Duplamente oscarizada, com Os Rapazes Não Choram (1999) e Million Dollar Baby (2004), Hilary Swank já não é um valor comercial seguro... Pelo menos, não é tratada como tal. E o filme A Advogada aí está para o confirmar — este texto foi publicado no Diário de Notícias (31 Dezembro), com o título 'Filmes e tradições narrativas'.
Um mercado cinematográfico faz-se de filmes... Verdade de La Palice. Mas faz-se também do modo como esses filmes chegam aos potenciais espectadores. Dito de outro modo: o momento em que um título é lançado nas salas não é indiferente, podendo condicionar a sua percepção e, em última instância, o seu impacto comercial. Sabemos que esta questão está longe de ser nova. O certo é que, em tempos recentes, tem-se agravado no mercado português, proliferando estreias de filmes que chegam alguns anos depois da sua produção.
Não pretendo, de modo algum, simplificar o que está em jogo nem demonizar seja quem for, até porque não podemos ignorar as especificidades da distribuição/exibição (o “atraso” de um determinado filme pode estar condicionado pelos mais diversos factores técnicos, logísticos ou contratuais). Além do mais, escusado será dizer que o interesse de um filme não se mede pelo calendário... O certo é que vamos assistindo à secundarização de títulos mais ou menos à deriva, correndo o risco de não encontrar o seu público natural. Sabemos também que algum cinema da Europa tem sido especialmente afectado por este estado de coisas, mas importa não simplificar: a produção made in USA, economicamente mais poderosa, está também a sofrer os efeitos de tal situação.
Aí está um novo e esclarecedor exemplo: A Advogada (título original: Conviction) estreou-se entre nós, mais de dois anos depois do seu lançamento americano e também da sua consagração com várias distinções, incluindo o prémio “Liberdade de Expressão”, atribuído pela principal associação de críticos dos EUA (National Board of Review).
O mínimo que se pode dizer de A Advogada é que se trata de uma invulgar reunião de talentosos actores, com inevitável destaque para Hilary Swank, interpretando uma mulher que, crente da inocência do irmão, condenado por homicídio, decide formar-se em Direito para conseguir a reabertura do seu processo.
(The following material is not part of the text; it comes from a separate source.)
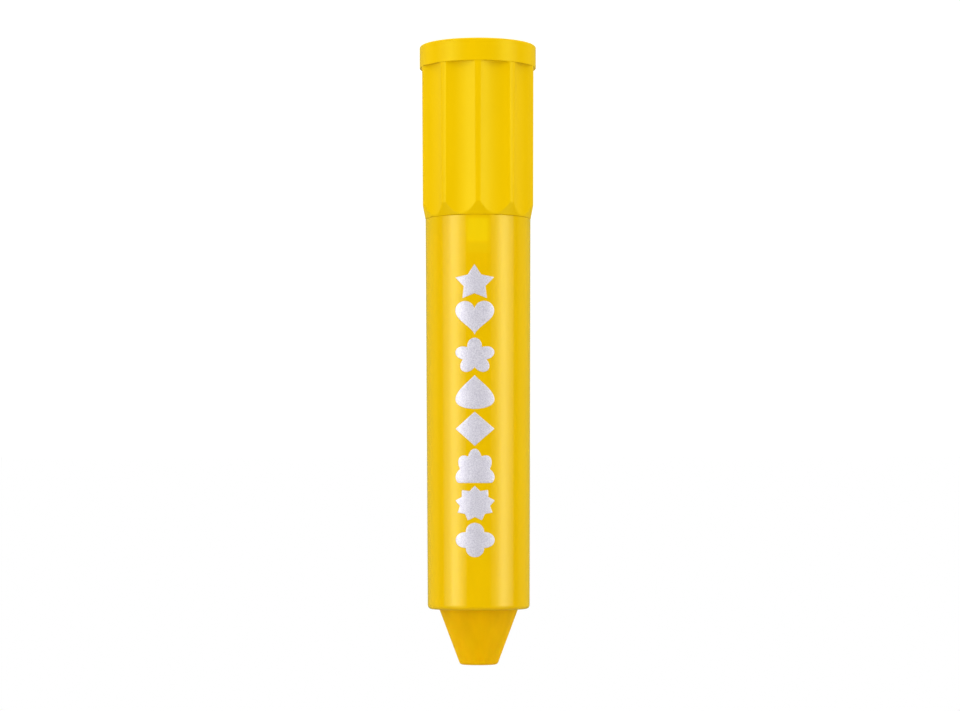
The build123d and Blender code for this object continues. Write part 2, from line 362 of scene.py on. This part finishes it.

O envolvimento de Swank na própria produção do filme (ela figura no genérico também com a função de produtora executiva) é bem revelador do investimento artístico que o projecto envolveu. Sam Rockwell (no papel do irmão), Minnie Driver, Melissa Leo, Peter Gallagher e Juliette Lewis são alguns dos outros nomes de um brilhante elenco, aliás dirigido por um actor: Tony Goldwyn (que vimos, por exemplo, no Nixon, de Oliver Stone, ou na série televisiva Dexter) assina aqui a sua terceira realização para cinema.
Dito isto, convém acrescentar que A Advogada possui a eficácia muito clássica de um inquérito policial habilmente cruzado com as regras do melodrama familiar. Trata-se, afinal, de um caso exemplar de resistência: filmes com estes pressupostos (incluindo o facto de se tratar de uma história verídica) ilustram a vitalidade de uma tradição narrativa que, creio, não faz sentido menosprezar, inclusive pelo seu valor comercial.